Plus, I'm not going to be downloading, configuring, or running any separate code at runtime. The project is the project, it's going to process some files, communicate with some services, and communicate with the UI, if any.

If I need to consume a service, it should be defined such that I manifest the interface module (perhaps via WCF) and then connect to it progressively from stub to ever greater functionality in test to final implementation. Trying to write a program to do all that at runtime is not sensible, IMO.

Metaprogramming via reflection, however, was useful for exploring the vast .NET framework, and I used those to great effect, especially in exploring .NET's various UI frameworks (WinForms and Silverlight), but never to create code at runtime via the emit functionality. No, that's my job: to emit code that is tested and works and is comprehensible.

5. Smaug123 ◴[] No.43550319[source]
Yeah, they're terrifying.
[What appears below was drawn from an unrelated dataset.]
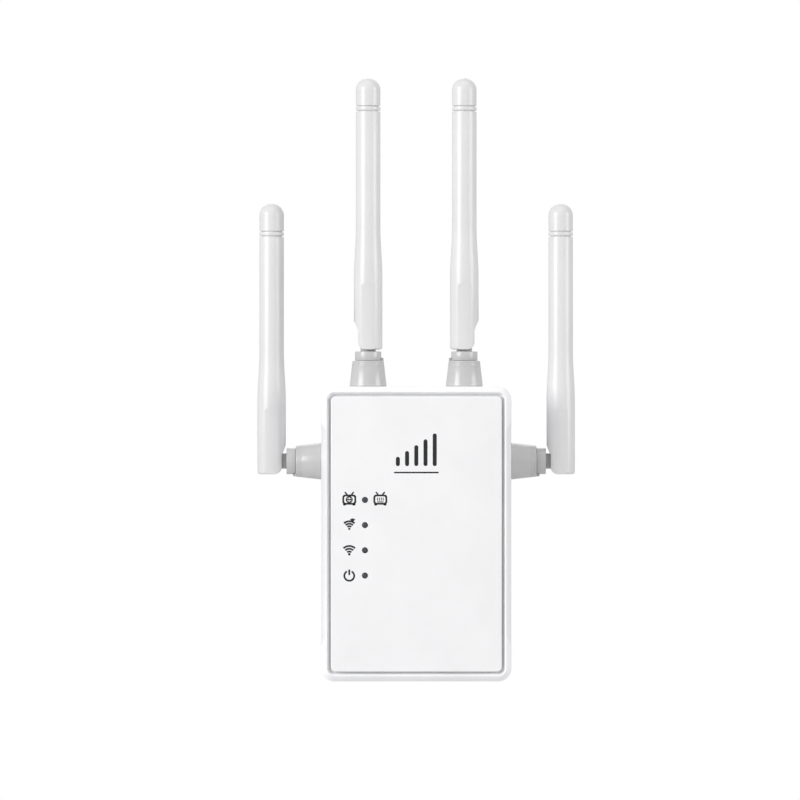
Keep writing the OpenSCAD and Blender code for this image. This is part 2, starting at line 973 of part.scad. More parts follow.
module antenna_whip() {
    shoulder = whip_top - cap_length;
    color("#f6f7f7")
        difference() {
            rotate_extrude()
                polygon([
                    [0, -heel], [whip_radius - heel_chamfer, -heel],
                    [whip_radius, heel_chamfer - heel], [whip_radius, taper_start],
                    [tip_radius, taper_end],
                    [tip_radius, shoulder - ring_spacing - ring_width],
                    [tip_radius - ring_depth, shoulder - ring_spacing - ring_width],
                    [tip_radius - ring_depth, shoulder - ring_spacing],
                    [tip_radius, shoulder - ring_spacing],
                    [tip_radius, shoulder - ring_width],
                    [tip_radius - ring_depth, shoulder - ring_width],
                    [tip_radius - ring_depth, shoulder], [0, shoulder]
                ]);
            translate([0, 0, core_bottom])
                cylinder(r = core_bore, h = whip_top);
            cylinder(r = feed_bore, h = core_bottom + 1);
            // flat cheeks at the front and back
            for (sy = [-1, 1])
                translate([-whip_diameter, sy > 0 ? flat_distance : -flat_distance - 2, -heel - 1])
                    cube([2 * whip_diameter, 2, flat_length + heel + 1]);
            // slot for the tongue, open below and on the fold side
            translate([-whip_diameter, -slot_half, -heel - 1])
                cube([whip_diameter + slot_reach, 2 * slot_half, heel + 1 + slot_reach]);
            notch_cut();
            translate([0, flat_distance + 1, 0])
                rotate([90, 0, 0])
                    cylinder(r = pin_radius, h = 2 * flat_distance);
        }
}

module antenna_tip() {
    color("#f6f7f7") {
        translate([0, 0, whip_top - cap_length])
            cylinder(r = tip_radius, h = cap_length - tip_radius);
        translate([0, 0, whip_top - tip_radius])
            intersection() {
                sphere(r = tip_radius);
                cylinder(r = tip_radius, h = tip_radius);
            }
        translate([0, 0, whip_top - cap_length - cap_plug_length])
            cylinder(r = core_bore - seat_gap, h = cap_plug_length + 0.1);
    }
}

module hinge_pin() {
    color("#b9bcc0")
        translate([0, flat_distance - 0.1, 0])
            rotate([90, 0, 0])
                cylinder(r = pin_radius, h = 2 * flat_distance - 1.1);
}

module aerial() {
    color("#b8863b") {
        translate([0, 0, core_bottom - 1.5])
            cylinder(r = cable_radius, h = dipole_bottom - core_bottom + 1.6);
        translate([0, 0, dipole_bottom])
            cylinder(r = dipole_radius, h = dipole_top - dipole_bottom);
        translate([0, 0, dipole_top - 0.1])
            cylinder(r = cable_radius, h = wire_top - dipole_top + 0.1);
    }
}

// one lead: out of its socket, across to the antenna's axis and up through the hollow shaft
module lead_run(points) {
    for (i = [0 : len(points) - 2])
        let (a = points[i], b = points[i + 1], d = b - a)
            translate(a)
                rotate([0, acos(d[2] / norm(d)), atan2(d[1], d[0])])
                    cylinder(r = cable_radius, h = norm(d));
    for (i = [1 : len(points) - 2])
        translate(points[i])
            sphere(r = cable_radius * 1.05);
}

module antenna_leads() {
    shaft_end = spigot_length + moving_gap + snap_height;
    end_z = collar_top - 1.2;
    color("#4a4c50")
        for (side = [-1, 1]) {
            top = lead_start(side, false);
            low = lead_start(side, true);
            lead_run([
                top, [top[0], top[1] + 1.4, top[2]],
                [side * top_antenna_offset, top_antenna_y, casing_top - shaft_end - 2.5],
                [side * top_antenna_offset, top_antenna_y, casing_top + end_z]
            ]);
            lead_run([
                low, [low[0], low[1] + 1.4, low[2]],
                [side * (casing_side - shaft_end - 2), side_antenna_y, side_antenna_z],
                [side * (casing_side + end_z), side_antenna_y, side_antenna_z]
            ]);
        }
}

module base_left_inner() on_top_left() antenna_base();
module base_right_inner() on_top_right() antenna_base();
module base_left_outer() on_side_left() antenna_base();
module base_right_outer() on_side_right() antenna_base();

module swivel_left_inner() on_top_left() antenna_swivel();
module swivel_right_inner() on_top_right() antenna_swivel();
module swivel_left_outer() on_side_left() antenna_swivel();
module swivel_right_outer() on_side_right() antenna_swivel();

module whip_left_inner() on_top_left() folded(0) antenna_whip();
module whip_right_inner() on_top_right() folded(0) antenna_whip();
module whip_left_outer() on_side_left() folded(90) antenna_whip();
module whip_right_outer() on_side_right() folded(90) antenna_whip();

module tip_left_inner() on_top_left() folded(0) antenna_tip();
module tip_right_inner() on_top_right() folded(0) antenna_tip();
module tip_left_outer() on_side_left() folded(90) antenna_tip();
module tip_right_outer() on_side_right() folded(90) antenna_tip();

module hinge_pin_left_inner() on_top_left() folded(0) hinge_pin();
module hinge_pin_right_inner() on_top_right() folded(0) hinge_pin();
module hinge_pin_left_outer() on_side_left() folded(90) hinge_pin();
module hinge_pin_right_outer() on_side_right() folded(90) hinge_pin();

module aerial_left_inner() on_top_left() folded(0) aerial();
module aerial_right_inner() on_top_right() folded(0) aerial();
module aerial_left_outer() on_side_left() folded(90) aerial();
module aerial_right_outer() on_side_right() folded(90) aerial();

front_cover();
front_panel();
rear_cover();
plug_boss();
plug_pin_left();
plug_pin_right();
pin_sleeves();
case_screws();
rear_label();
light_guide();
status_leds();
main_board();
rf_shield();
processor_chip();
memory_chip();
network_transformer();
aerial_sockets();
lan_socket();
wan_socket();
socket_contacts();
power_board();
power_transformer();
input_capacitor();
output_capacitor();
mains_fuse();
bridge_rectifier();
noise_choke();
board_header();
pair_button();
pair_switch();
reset_button();
reset_switch();
antenna_nuts();
antenna_leads();
base_left_inner();
base_right_inner();
base_left_outer();
base_right_outer();
swivel_left_inner();
swivel_right_inner();
swivel_left_outer();
swivel_right_outer();
whip_left_inner();
whip_right_inner();
whip_left_outer();
whip_right_outer();
tip_left_inner();
tip_right_inner();
tip_left_outer();
tip_right_outer();
hinge_pin_left_inner();
hinge_pin_right_inner();
hinge_pin_left_outer();
hinge_pin_right_outer();
aerial_left_inner();
aerial_right_inner();
aerial_left_outer();
aerial_right_outer();
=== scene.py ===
"""The looks of a plug-in range extender with four folding antennas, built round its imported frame."""

import json
import math

import bpy
from mathutils import Matrix, Vector


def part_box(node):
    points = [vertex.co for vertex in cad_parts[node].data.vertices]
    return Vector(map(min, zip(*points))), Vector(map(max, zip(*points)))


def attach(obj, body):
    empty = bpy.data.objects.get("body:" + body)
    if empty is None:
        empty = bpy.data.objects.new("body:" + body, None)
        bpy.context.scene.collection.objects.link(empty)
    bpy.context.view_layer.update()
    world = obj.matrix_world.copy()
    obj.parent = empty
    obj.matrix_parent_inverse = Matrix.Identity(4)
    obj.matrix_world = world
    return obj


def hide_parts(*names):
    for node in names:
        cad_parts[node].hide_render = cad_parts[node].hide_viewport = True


bl_info = {
    "name": "Range Extender Looks",
    "version": (1, 0, 0),
    "blender": (4, 5, 0),
    "location": "3D View > Sidebar > Extender",
    "description": "Builds the visible pieces of a plug-in range extender on its CAD frame",
    "category": "Add Mesh",
}

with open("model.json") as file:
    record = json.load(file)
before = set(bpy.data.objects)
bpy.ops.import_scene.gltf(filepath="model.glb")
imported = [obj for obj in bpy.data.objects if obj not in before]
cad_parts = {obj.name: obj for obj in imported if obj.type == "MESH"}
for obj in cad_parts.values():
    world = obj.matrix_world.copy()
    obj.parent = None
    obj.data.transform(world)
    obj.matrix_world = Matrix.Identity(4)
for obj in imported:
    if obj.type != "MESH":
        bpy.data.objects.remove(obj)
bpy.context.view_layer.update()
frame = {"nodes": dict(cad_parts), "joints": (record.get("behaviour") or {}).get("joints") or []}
MM = 0.001
CASING = "casing"
PANEL_LOW, PANEL_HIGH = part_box("front_panel")
PANEL_FACE = PANEL_LOW.y
GUIDE_LOW, GUIDE_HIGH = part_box("light_guide")
JOINTS = {joint["name"]: joint for joint in frame["joints"]}
QUARTERS = ("left_inner", "right_inner", "left_outer", "right_outer")
LIGHT_PITCH = 8.2 * MM
LIGHT_COUNT = 4


# ---- sizes and colours ----


def linear(code):
    """An sRGB hex colour as the linear RGBA that Blender works in."""
    steps = [int(code[i : i + 2], 16) / 255 for i in (1, 3, 5)]
    return [s / 12.92 if s <= 0.04045 else ((s + 0.055) / 1.055) ** 2.4 for s in steps] + [1.0]


def length(name, description, millimetres):
    """A size that shows in Blender's length units."""
    return bpy.props.FloatProperty(
        name=name,
        description=description,
        default=millimetres * MM,
        min=0,
        precision=5,
        subtype="DISTANCE",
        unit="LENGTH",
    )


def colour(name, description, code):
    """A colour that is picked in the panel."""
    return bpy.props.FloatVectorProperty(
        name=name, description=description, default=linear(code)[:3], min=0, max=1, subtype="COLOR"
    )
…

It's often not that hard to generate the code (e.g. https://github.com/Smaug123/WoofWare.Myriad/ is where I pump out these things) for a bunch of what you would want to do with a type provider, and that's much less existentially terrifying if it's possible.
6. owlstuffing ◴[] No.43558570[source]
You're not entirely wrong, but when it comes to SQL, the trade-offs are unavoidable. You either embrace a conventional, not-SQL approach with all its limitations, or you treat the database as the single source of truth (SSoT). Both have downsides, but configuring a designated local or shared database for this purpose is no less reliable than conventional approaches.

As for type providers in general, I don't think databases are the best example of their typical use case. Most type providers don’t interact with external systems; they usually parse schemas, configuration files, or other structured data to generate strongly typed representations. The database-backed approach is just one variant, not the norm.